> _Short problem_
Copy every line of the listing exactly.

> _Data shown_
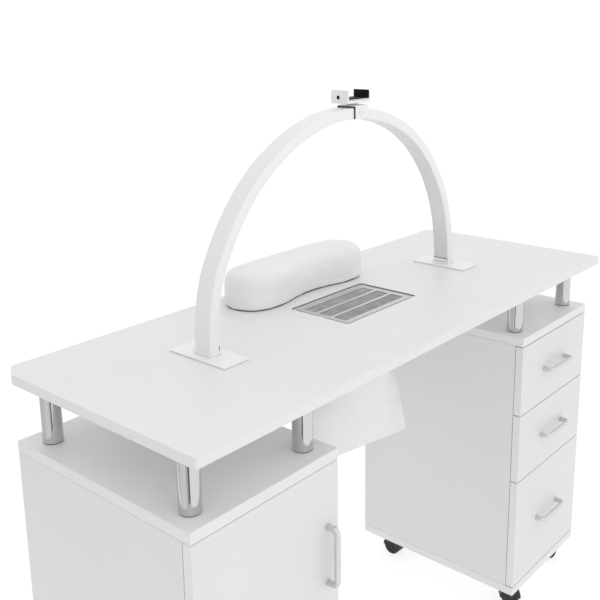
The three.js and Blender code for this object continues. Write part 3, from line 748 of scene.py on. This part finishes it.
def make_casters():
    hood, stem, wheels = caster_hood_mesh(), caster_stem_mesh(), caster_wheels_mesh()
    pivots = {joint["child"]: joint for joint in frame["joints"]}
    for side in SIDES:
        for corner in CORNERS:
            swivel, roller = f"caster_swivel_{side}_{corner}", f"caster_roller_{side}_{corner}"
            post = Vector(pivots[swivel]["pos_m"])
            axle = Vector(pivots[roller]["pos_m"])
            heading = math.atan2(axle.y - post.y, axle.x - post.x)
            turn = Matrix.Rotation(heading, 4, "Z")
            at = Matrix.Translation((post.x, post.y, 0)) @ turn
            tag = f"{side}_{corner}"
            place_piece(f"caster_{tag}_hood", hood, swivel, "hood", f"caster_hood_{tag}", 40, at=at)
            place_piece(f"caster_{tag}_stem", stem, swivel, "nickel", (), 40, at=at)
            place_piece(f"caster_{tag}_wheels", wheels, roller, "tread", f"caster_wheels_{tag}", 30,
                        at=Matrix.Translation(axle) @ turn)


# ---------------------------------------------------------------- dust collector


def make_grille():
    """The slotted plate with a finger notch, and the welded mesh under it."""
    low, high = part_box("vent_grille")
    centre = (low + high) / 2
    half_x, half_y = (high.x - low.x) / 2, (high.y - low.y) / 2
    edge = rounded_rectangle(2 * half_x, 2 * half_y, 2 * MM, (centre.x, centre.y), 3)
    notch = [(low.x, centre.y + 7 * MM), (low.x + 4 * MM, centre.y + 7 * MM),
             (low.x + 4 * MM, centre.y - 7 * MM), (low.x, centre.y - 7 * MM)]
    upper_left = 2 * (3 + 1)
    outline = edge[:upper_left] + notch + edge[upper_left:]
    slots = [rounded_rectangle(178 * MM, 28 * MM, 1.5 * MM, (centre.x, centre.y + row * 35 * MM), 2)
             for row in (-1, 0, 1)]
    bm = bmesh.new()
    plate_into(bm, [outline, *slots], low.z, high.z)
    round_edges(bm, 0.25 * MM, 1, lambda e: all(v.co.z > high.z - 0.01 * MM for v in e.verts), 60)
    make_piece("vent_plate", bm, "vent_grille", "steel", "vent_grille", sharp=50)
    make_mesh(centre, low.z - 0.2 * MM)


def make_mesh(centre, top):
    """Two layers of straight wires that cross at 45 degrees, cut to a rectangle."""
    half_x, half_y, pitch, wire = 91 * MM, 52.5 * MM, 5.2 * MM, 0.55 * MM
    bm = bmesh.new()
    section = [(wire, 0), (0, wire), (-wire, 0), (0, -wire)]
    reach = half_x + half_y
    count = int(reach / pitch)
    for lean, depth in ((1, wire), (-1, 2.6 * wire)):
        for i in range(-count, count + 1):
            offset = i * pitch
            x0 = max(-half_x, offset - half_y)
            x1 = min(half_x, offset + half_y)
            if x1 - x0 < 2 * wire:
                continue
            ends = [Vector((x, lean * (offset - x), 0)) for x in (x0, x1)]
            path = [Vector((centre.x, centre.y, top - depth)) + end for end in ends]
            sweep_into(bm, path, section, Z_AXIS)
    make_piece("vent_mesh", bm, "vent_grille", "wire", sharp=80, weighted=False)


def make_collector():
    """The housing under the top, and its ribs."""
    node = "collector_housing"
    bm = softened_copy(node, 0.8 * MM)
    low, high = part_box(node)
    for x in (low.x, high.x):
        for i in range(5):
            y = low.y + (i + 0.5) * (high.y - low.y) / 5
            rib = Vector((1.2 * MM, 1 * MM, 0))
            box_into(bm, Vector((x, y, low.z + 26 * MM)) - rib, Vector((x, y, high.z - 4 * MM)) + rib,
                     0.3 * MM, 1)
    make_piece("collector_shell", bm, "table", "dark", node, sharp=30, weighted=False)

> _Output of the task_
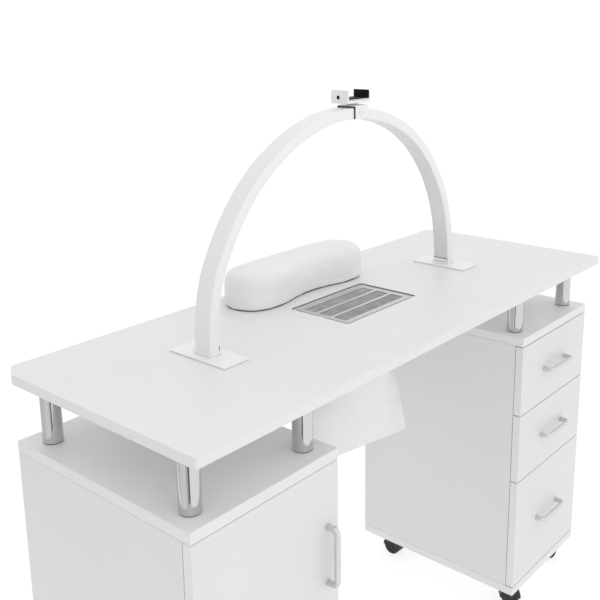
The three.js and Blender code for this object continues. Write part 3, from line 748 of scene.py on. This part finishes it.
def make_casters():
    hood, stem, wheels = caster_hood_mesh(), caster_stem_mesh(), caster_wheels_mesh()
    pivots = {joint["child"]: joint for joint in frame["joints"]}
    for side in SIDES:
        for corner in CORNERS:
            swivel, roller = f"caster_swivel_{side}_{corner}", f"caster_roller_{side}_{corner}"
            post = Vector(pivots[swivel]["pos_m"])
            axle = Vector(pivots[roller]["pos_m"])
            heading = math.atan2(axle.y - post.y, axle.x - post.x)
            turn = Matrix.Rotation(heading, 4, "Z")
            at = Matrix.Translation((post.x, post.y, 0)) @ turn
            tag = f"{side}_{corner}"
            place_piece(f"caster_{tag}_hood", hood, swivel, "hood", f"caster_hood_{tag}", 40, at=at)
            place_piece(f"caster_{tag}_stem", stem, swivel, "nickel", (), 40, at=at)
            place_piece(f"caster_{tag}_wheels", wheels, roller, "tread", f"caster_wheels_{tag}", 30,
                        at=Matrix.Translation(axle) @ turn)


# ---------------------------------------------------------------- dust collector


def make_grille():
    """The slotted plate with a finger notch, and the welded mesh under it."""
    low, high = part_box("vent_grille")
    centre = (low + high) / 2
    half_x, half_y = (high.x - low.x) / 2, (high.y - low.y) / 2
    edge = rounded_rectangle(2 * half_x, 2 * half_y, 2 * MM, (centre.x, centre.y), 3)
    notch = [(low.x, centre.y + 7 * MM), (low.x + 4 * MM, centre.y + 7 * MM),
             (low.x + 4 * MM, centre.y - 7 * MM), (low.x, centre.y - 7 * MM)]
    upper_left = 2 * (3 + 1)
    outline = edge[:upper_left] + notch + edge[upper_left:]
    slots = [rounded_rectangle(178 * MM, 28 * MM, 1.5 * MM, (centre.x, centre.y + row * 35 * MM), 2)
             for row in (-1, 0, 1)]
    bm = bmesh.new()
    plate_into(bm, [outline, *slots], low.z, high.z)
    round_edges(bm, 0.25 * MM, 1, lambda e: all(v.co.z > high.z - 0.01 * MM for v in e.verts), 60)
    make_piece("vent_plate", bm, "vent_grille", "steel", "vent_grille", sharp=50)
    make_mesh(centre, low.z - 0.2 * MM)


def make_mesh(centre, top):
    """Two layers of straight wires that cross at 45 degrees, cut to a rectangle."""
    half_x, half_y, pitch, wire = 91 * MM, 52.5 * MM, 5.2 * MM, 0.55 * MM
    bm = bmesh.new()
    section = [(wire, 0), (0, wire), (-wire, 0), (0, -wire)]
    reach = half_x + half_y
    count = int(reach / pitch)
    for lean, depth in ((1, wire), (-1, 2.6 * wire)):
        for i in range(-count, count + 1):
            offset = i * pitch
            x0 = max(-half_x, offset - half_y)
            x1 = min(half_x, offset + half_y)
            if x1 - x0 < 2 * wire:
                continue
            ends = [Vector((x, lean * (offset - x), 0)) for x in (x0, x1)]
            path = [Vector((centre.x, centre.y, top - depth)) + end for end in ends]
            sweep_into(bm, path, section, Z_AXIS)
    make_piece("vent_mesh", bm, "vent_grille", "wire", sharp=80, weighted=False)


def make_collector():
    """The housing under the top, and its ribs."""
    node = "collector_housing"
    bm = softened_copy(node, 0.8 * MM)
    low, high = part_box(node)
    for x in (low.x, high.x):
        for i in range(5):
            y = low.y + (i + 0.5) * (high.y - low.y) / 5
            rib = Vector((1.2 * MM, 1 * MM, 0))
            box_into(bm, Vector((x, y, low.z + 26 * MM)) - rib, Vector((x, y, high.z - 4 * MM)) + rib,
                     0.3 * MM, 1)
    make_piece("collector_shell", bm, "table", "dark", node, sharp=30, weighted=False)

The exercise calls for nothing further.